I was listening to stories from a group that hosts people telling stories of failure.
(Here is a link to the group, but please note that there is explicit language in the title).
It got me thinking: sometimes it helps to share stories of when things didn't go as planned. Maybe we're glad about it. Maybe we're embarrassed. But the more we share our failures the more a culture of "failing fast" or a culture of experimentation can be adopted. Whether it helps you feel better about sharing what happened or makes another team feel safer for taking a risk, stories of failure will help normalize that it is impossible for everything to always go perfectly.
Hi. I'm new here. Still unsure how to navigate around but I thought I could share something here. Your post caught my attention as I come from an educational sector where mistakes are welcome, most of the time at least. We say that "fail" stands for First Attempt In Learning. Mistakes give us the opportunity to learn, invent new tools and stay up to date with the onward moving world.
The example I can share here was a planning that we created. It was too vast and contained too many details. In our attempt to give as much as possible, within a constricted time frame, we created a heavy to digest piece of information which left most of our proteges befuddled and bored. Not only we had to look at the amount of information but also at our delivery methods and the relevance of the materials. We also evaluated whose approach fits the best and simply adjusted. This experience gave us an insight of various levels of abilities in our settings. Like you rightly mentioned, including fun helped to maintain the knowledge and keep the morale up. Now, looking back, it seems so obvious but at the time we could not understand why the marks were so low on that particular subject.
Obviously, that was just a low impact mistake and we were able to rectify it without major consequences.
You're 100%, right, @Evangeline Black (and welcome to the group by the way 👋
A culture that embraces failure doesn't mean it's a culture of constantly making errors. I see it as a way to say that it's okay if mistakes happen, so that a team may not fear trying new things...or trying anything for that matter.
As for your experience, I relate! I have a mindset where sometimes my eyes are bigger than my legs can run. Meaning: I want to do more things and want to flesh out details earlier than perhaps I should make those calls. Does that resonate with you when it came to your team memory? If so, I've continued to appreciate initial excitement...but only as long as its scope and communication are realistic.
Thank you for your welcome @Christine P_ Dela Rosa . Yes, that resonate with me as I have a similar mind set.
@Christine P_ Dela Rosa , I love watching their videos, great choice!

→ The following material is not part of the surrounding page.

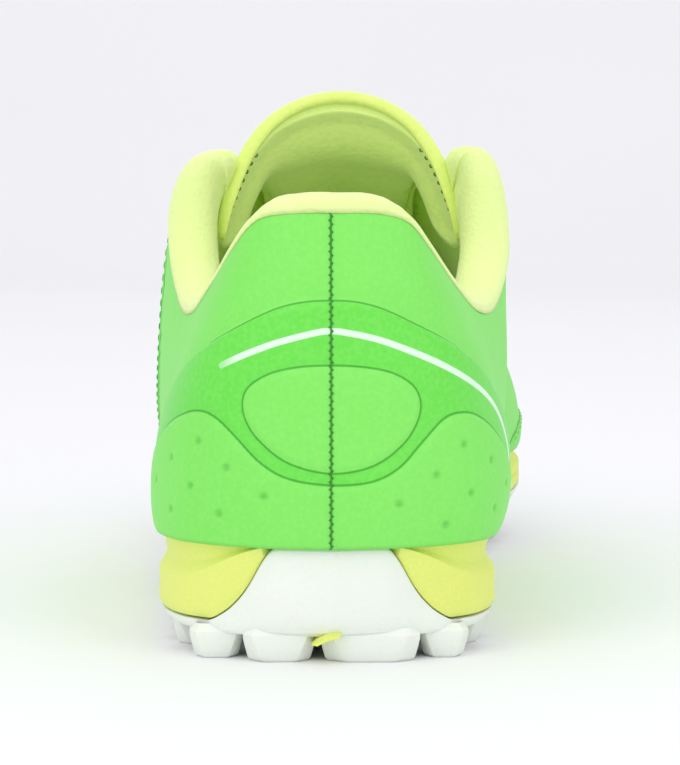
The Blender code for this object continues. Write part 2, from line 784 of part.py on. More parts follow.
def pad_fullness(u):
    """The pad's thickness as a share: full round the ankle and thin at the throat."""
    return 1 - 0.66 * ease(u, 8.8, CORNER)


def pad_roll(u):
    """How far the pad stands above the upper's edge, most at the front corners of the collar."""
    return PAD_ROLL + (PAD_CORNER_ROLL - PAD_ROLL) * ease(u, 6.6, 8.4) * (1 - 0.55 * ease(u, 9.4, CORNER))


def pad_loop(u, side):
    """The pad's section at place u. Its outer face follows the wall's inner face."""
    thick, depth = PAD_THICKNESS * pad_fullness(u), min(PAD_DEPTH / wall_length(u, side), 0.75)
    face = -(UPPER_WALL + 1.5 * GAP)
    loop = []
    for p in PAD_LOOP:
        if p.down == 0.0 and p.over > 0.0:
            lean_in = 0.11 * p.over * (pad_roll(u) - PAD_ROLL)
            inside = -p.inside * (thick + UPPER_WALL) - lean_in
            loop.append(off_upper(u, 1.0, side, inside, GAP + p.over * pad_roll(u)))
        elif p.inside > 0.5:
            loop.append(off_upper(u, 1 - p.down * depth, side, face - (p.inside - 0.3) * thick))
        else:
            loop.append(off_upper(u, 1 - p.down * depth, side, face))
    for down in (0.55, 0.0):
        loop.append(off_upper(u, 1 - down * depth, side, face, GAP if down == 0.0 else 0.0))
    return loop


def make_pad(parts, cloth):
    places = edge_places(2, 0.0, CORNER)
    around = [(u, LATERAL) for u in places[::-1]] + [(u, MEDIAL) for u in places[1:]]
    return swept("collar_pad", [pad_loop(u, side) for u, side in around], parts, cloth)


# The tongue's free end, behind the top eyelets. Behind is its distance from the last place under the
# upper, half is half its width and drop is how far its sides hang, as shares of the throat's width. Top
# is its height as a share of the tongue's rise, and blend is how much of the arch has taken over.
TongueEnd = namedtuple("TongueEnd", "behind half drop top blend thickness")
TONGUE_END = [
    TongueEnd(0.14, 0.80, 0.72, 0.36, 0.60, 0.90),
    TongueEnd(0.28, 0.93, 0.86, 0.66, 1.00, 1.00),
    TongueEnd(0.42, 0.97, 0.93, 0.88, 1.00, 1.00),
    TongueEnd(0.54, 0.97, 0.95, 0.99, 1.00, 0.90),
    TongueEnd(0.60, 0.92, 0.92, 0.98, 1.00, 0.55),
]
TONGUE_POINTS = 6
TONGUE_BASE = 10.65


def tongue_section(u):
    """The tongue's outer face across the shoe, under the upper's wall and over the open throat."""
    under = -(UPPER_WALL + 2 * GAP + 3 * GAP * ease(u, 13.5, THROAT_END))
    sides = []
    for side in (LATERAL, MEDIAL):
        reach = (0.0050 + 0.0090 * ease(u, TONGUE_BASE, 12.5)) / wall_length(u, side)
        sides.append([off_upper(u, 1 - reach + reach * k / 3, side, under) for k in range(4)])
    left, right = sides
    crown = []
    for k in range(1, TONGUE_POINTS):
        s = k / TONGUE_POINTS
        flat = left[-1] * (1 - s) + right[-1] * s
        flat[2] += 0.17 * np.linalg.norm(right[-1] - left[-1]) * sin(pi * s)
        crown.append(flat)
    return left + crown + right[::-1]


def tongue_end_section(row, base):
    """A section of the tongue's free end, as an arch over the instep."""
    middle, count = base[len(base) // 2], len(base)
    half, drop = row.half * THROAT_WIDTH, row.drop * THROAT_WIDTH
    made = []
    for k, under in enumerate(base):
        angle = pi * (k / (count - 1) - 0.5)
        x = middle[0] + half * sin(angle)
        z = middle[2] + row.top * TONGUE_RISE - drop * (1 - cos(angle)) - TONGUE_SIDES * abs(sin(angle)) ** 8
        y = middle[1] - row.behind * THROAT_WIDTH - 0.06 * half * (1 - cos(angle))
        arch = np.array([x, y, z])
        start = np.array([under[0], y, under[2]])
        made.append(start * (1 - row.blend) + arch * row.blend)
    return made


def tongue_loop(section_points, along, thickness):
    """A closed loop: the outer face and, a thickness below it, the inner face."""
    under = []
    count = len(section_points)
    for k, p in enumerate(section_points):
        across = section_points[min(k + 1, count - 1)] - section_points[max(k - 1, 0)]
        down = np.cross(across, along)
        down = down / np.linalg.norm(down)
        if down[2] > 0:
            down = -down
        taper = 0.45 + 0.55 * sin(pi * k / (count - 1))
        under.append(p + down * thickness * taper)
    return section_points + under[::-1]


def make_tongue(parts, cloth):
    places = edge_places(1.5, TONGUE_BASE, THROAT_END + 1.1)[::-1]
    sections = [tongue_section(u) for u in places]
    thickness = [0.35 + 0.55 * ease(k, 0, 5) for k in range(len(places))]
    base = sections[-1]
    sections += [tongue_end_section(row, base) for row in TONGUE_END]
    thickness += [row.thickness for row in TONGUE_END]
    loops = []
    for k, (points, share) in enumerate(zip(sections, thickness)):
        before, after = sections[max(k - 1, 0)], sections[min(k + 1, len(sections) - 1)]
        middle = len(points) // 2
        loops.append(tongue_loop(points, after[middle] - before[middle], TONGUE_THICKNESS * share))
    return swept("tongue", loops, parts, cloth)


# Laces


LACE_SECTION = [(0.50, 0.0), (0.34, 0.50), (-0.34, 0.50), (-0.50, 0.0), (-0.34, -0.50), (0.34, -0.50)]


def lace_line(u):
    """Points of one lace bar from eyelet to eyelet over the tongue, each with its way up."""
    lift = EYESTAY_THICKNESS + 3 * GAP + LACE_THICKNESS / 2
    sides = []
    for side in (LATERAL, MEDIAL):
        eyelet = 1 - 0.44 * eyestay_width(u) / wall_length(u, side)
        spots = [(eyelet - 0.2 * (1 - eyelet)), (1 + eyelet) / 2, 1.0]
        sides.append([(off_upper(u, w, side, lift), upper_frame(u, w, side)[0]) for w in spots])
    left, right = sides
    crest = tongue_section(u)[4 + TONGUE_POINTS // 2 - 1]
    middle = (left[-1][0] + right[-1][0]) / 2
    middle[2] = max(middle[2], crest[2] + LACE_THICKNESS / 2 + 3 * GAP)
    up = left[-1][1] + right[-1][1]
    up = up / np.linalg.norm(up)
    over = []
    for point, out in (left[-1], right[-1]):
        quarter = (point + middle) / 2
        quarter[2] = max(quarter[2], middle[2] - (middle[2] - point[2]) * 0.28)
        over.append((quarter, (up + out) / np.linalg.norm(up + out)))
    return left + [over[0], (middle, up), over[1]] + right[::-1]


def make_lace(name, u, parts, cord):
    """One flat lace bar: an oval section carried along its line."""
    line = lace_line(u)
    loops = []
    for k, (point, out) in enumerate(line):
        along = line[min(k + 1, len(line) - 1)][0] - line[max(k - 1, 0)][0]
        wide = np.cross(out, along)
        wide = wide / np.linalg.norm(wide)
        up = np.cross(along, wide)
        up = up / np.linalg.norm(up)
        loop = []
        for a, b in LACE_SECTION:
            loop.append(point + wide * a * LACE_WIDTH + up * b * LACE_THICKNESS)
        loops.append(loop)
    return swept(name, loops, parts, cord)


def make_laces(parts, cord):
    places = sorted({round(u, 6) for u, _, _ in eyelet_places()})
    for k, u in enumerate(places):
        make_lace(f"lace_bar_{k + 1}", u, parts, cord)


def centre_on_floor(parts):
    """Moves everything so that the origin is under the middle of the shoe, on the floor."""
    bpy.context.view_layer.update()
    graph = bpy.context.evaluated_depsgraph_get()
    corners = np.array(
        [
            made.evaluated_get(graph).matrix_world @ Vector(corner)
            for made in parts.objects
            for corner in made.evaluated_get(graph).bound_box
        ]
    )
    low, high = corners.min(0), corners.max(0)
    shift = Vector((-(low[0] + high[0]) / 2, -(low[1] + high[1]) / 2, -low[2]))
    for made in bpy.data.objects:
        made.matrix_world = Matrix.Translation(shift) @ made.matrix_world


def main():
    for old in list(bpy.data.objects):
        bpy.data.objects.remove(old)
    parts, tools = collection("turf_shoe"), collection("cutters")
    rubber = material("white_rubber", (0.86, 0.88, 0.86), 0.55)
    foam = material("lime_foam", (0.70, 0.80, 0.12), 0.60)
    skin = material("green_synthetic", (0.14, 0.78, 0.10), 0.45)
    yellow = material("yellow_synthetic", (0.72, 0.92, 0.08), 0.50)
    cloth = material("yellow_cloth", (0.72, 0.92, 0.30), 0.85)
    cord = material("yellow_cord", (0.76, 0.93, 0.14), 0.80)
    eyelets = {"eyelets": make_eyelet_cutters(tools)}
    make_outsole(parts, tools, rubber)
    make_midsole(parts, tools, foam)
    make_insole(parts, cloth)
    make_upper(parts, eyelets, skin)
    make_counter(parts, skin)
    make_eyestay(parts, eyelets, yellow)
    make_pad(parts, cloth)
    make_tongue(parts, cloth)
    make_laces(parts, cord)
    centre_on_floor(parts)


main()
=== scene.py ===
"""The looks of a left turf shoe: skins, stitches, padding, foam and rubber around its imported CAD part."""

from collections import namedtuple
from math import atan2, cos, pi, radians, sin, sqrt

import bmesh
import bpy
import numpy as np
from mathutils import Matrix, Vector


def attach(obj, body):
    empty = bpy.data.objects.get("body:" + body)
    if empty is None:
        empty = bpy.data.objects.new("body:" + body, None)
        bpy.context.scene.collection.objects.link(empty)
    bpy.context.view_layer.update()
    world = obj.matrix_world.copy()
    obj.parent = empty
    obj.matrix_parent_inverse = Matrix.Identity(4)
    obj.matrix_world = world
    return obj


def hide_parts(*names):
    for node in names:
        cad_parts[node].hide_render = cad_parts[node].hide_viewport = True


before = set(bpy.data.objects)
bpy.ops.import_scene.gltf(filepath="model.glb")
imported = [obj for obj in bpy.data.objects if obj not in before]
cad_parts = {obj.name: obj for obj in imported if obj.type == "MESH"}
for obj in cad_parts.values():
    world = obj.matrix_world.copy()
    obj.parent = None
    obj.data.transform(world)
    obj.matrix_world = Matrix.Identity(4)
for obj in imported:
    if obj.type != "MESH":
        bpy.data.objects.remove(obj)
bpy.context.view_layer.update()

# The shoe's own axes start at the back of its heel. Everything moves by this into the part's frame.
SHIFT = np.array([-0.00686, -0.1435891, 0.0])

# Overall sizes of the sole, in metres
LENGTH = 0.290
HEEL_WIDTH = 0.074
WAIST_WIDTH = 0.069
BALL_WIDTH = 0.098
HEEL_STACK = 0.0247
WAIST_STACK = 0.0236
BALL_STACK = 0.0250
TOE_STACK = 0.0170
TOE_SPRING = 0.0130

# Upper: heights of its edge above the sole, widths of its collar and throat, and its wall
BACK_RISE = 0.0693
DIP_RISE = 0.0470
INSTEP_RISE = 0.0830
VAMP_RISE = 0.0400
TOE_RISE = 0.0238
COLLAR_WIDTH = 0.074
THROAT_WIDTH = 0.027
UPPER_WALL = 0.0022
UPPER_INSET = 0.0012

# Pieces on and in the upper
EYESTAY_THICKNESS = 0.0011
EYESTAY_WIDTH = 0.0150
PAD_THICKNESS = 0.0062
PAD_ROLL = 0.0048
PAD_CORNER_ROLL = 0.0150
PAD_DEPTH = 0.0320
TONGUE_THICKNESS = 0.0052
TONGUE_RISE = 0.0125
TONGUE_SIDES = 0.0095
TONGUE_FLARE = 0.15
EYELET_ROWS = 6
LACE_WIDTH = 0.0062
LACE_THICKNESS = 0.0014

# Sole: its rubber plate, cup wall, lugs and the window in the heel
LUG_HEIGHT = 0.0056
LUG_DRAFT = 0.0012
PLATE_THICKNESS = 0.0021
CUP_WALL = 0.0030
SIDE_WRAP = 0.0078
BALL_TUCK = 0.0046
BALL_WRAP = 0.0160
EDGE_ROUND = 0.0022
WINDOW_WIDTH = 0.0095
WINDOW_LENGTH = 0.0660
WINDOW_START = 0.0165
HEEL_DROP = 0.0010

GAP = 0.0003

# One row for each profile of the shoe, from the middle of the heel round one side to the toe. The first
# three columns place the sole's edge. The next four place the upper's edge, or the ridge where it is
# closed, with its rise above the sole. Swell is how far the wall stands out between the two, and arch is
# how far it bends over: 0 is a straight wall and 1 is a quarter of an ellipse.
Section = namedtuple(
    "Section",
    "along lateral medial top_along top_middle top_half rise swell_lateral swell_medial arch",
)


def section(along, lateral, medial, top_along, top_middle, top_half, rise, swell_lateral, swell_medial, arch):
    """A row of the table, with its places along the shoe and its middle as shares."""
    return Section(
        along * LENGTH,
        lateral,
        medial,
        top_along * LENGTH,
        top_middle * BALL_WIDTH,
        top_half,
        rise,
        swell_lateral * HEEL_WIDTH,
        swell_medial * HEEL_WIDTH,
        arch,
    )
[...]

You think a live event like that could work for our group? I wonder if that might be fun on Atlassian Community.
Definitely! Especially with some high level Atlassian sharing their honest failure stories as a good and inspiring example for others
The community will always like to meet Atlassians
OK @Anita Kalmane - we're doing it! And now we're looking for speakers if you or someone you know is interested ;)
And yes @Belto we'll be soliciting within Atlassians as well.
I'm not going to point out a specific moment when my team (marketing) has failed, but I will do about every time we fail:
I'm not sure if we have an established company culture of "falling fast," but I do know that every time we have been unable to perform correctly, we have borrowed from agile methodologies the sprints and retrospective meetings to review our work, point out the specific things we all have failed, and which immediate actions we will implement in the future to avoid these situations to happen.
It has worked every time to keep errors away or at least to reduce the way we have failed.
Excellent. @Huwen Arnone _Deiser_ would you say your team is comfortable in sharing failures as a result of the repeated shares during sprint or retro meetings?
Internally we're comfortable admitting failing, given that errors are evident during the work sprints.
During the retro meetings, once someone brings up an improvement point (we avoid calling it errors), we all get the chance to comment on it. That way, we avoid repeating the same subject. Each team member has the opportunity to speak their mind about it and offer a solution instead of just pointing out the failure.
To be organized and provide value, we previously documented this on a Confluence page so we all can arrive prepared for the meeting. @Christine P_ Dela Rosa
I bet that documentation helps more than just those on the team. Assuming you keep your pages public on Confluence, that's a "lessons learned" share that everyone in the company can benefit from. AND! It normalizes the practice.
Totally! We have the habit of documenting almost everything.
In fact, the retrospective meeting matrix we currently have in Marketing is a mix: the base is "stolen" from the documentation of the DEISER team specialized in providing Atlassian services, and the overall shape comes from the "4 Ls" play from the Atlassian's Team Playbook.
Totally agreed with that. By sharing the failure stories, we all can learn from them and refine our processes/skills to avoid falling into the same in the future,
Within our support team, we do that oftentimes. Not to point fingers at anyone, but only for open discussion to grow together.
Thanks for sharing @Christine P_ Dela Rosa !
Oh absolutely. I think sharing our own personal failures sometimes opens people up to admitting theirs and then eventually admitting whole team failures. But I also get that that's not the order of change in all places.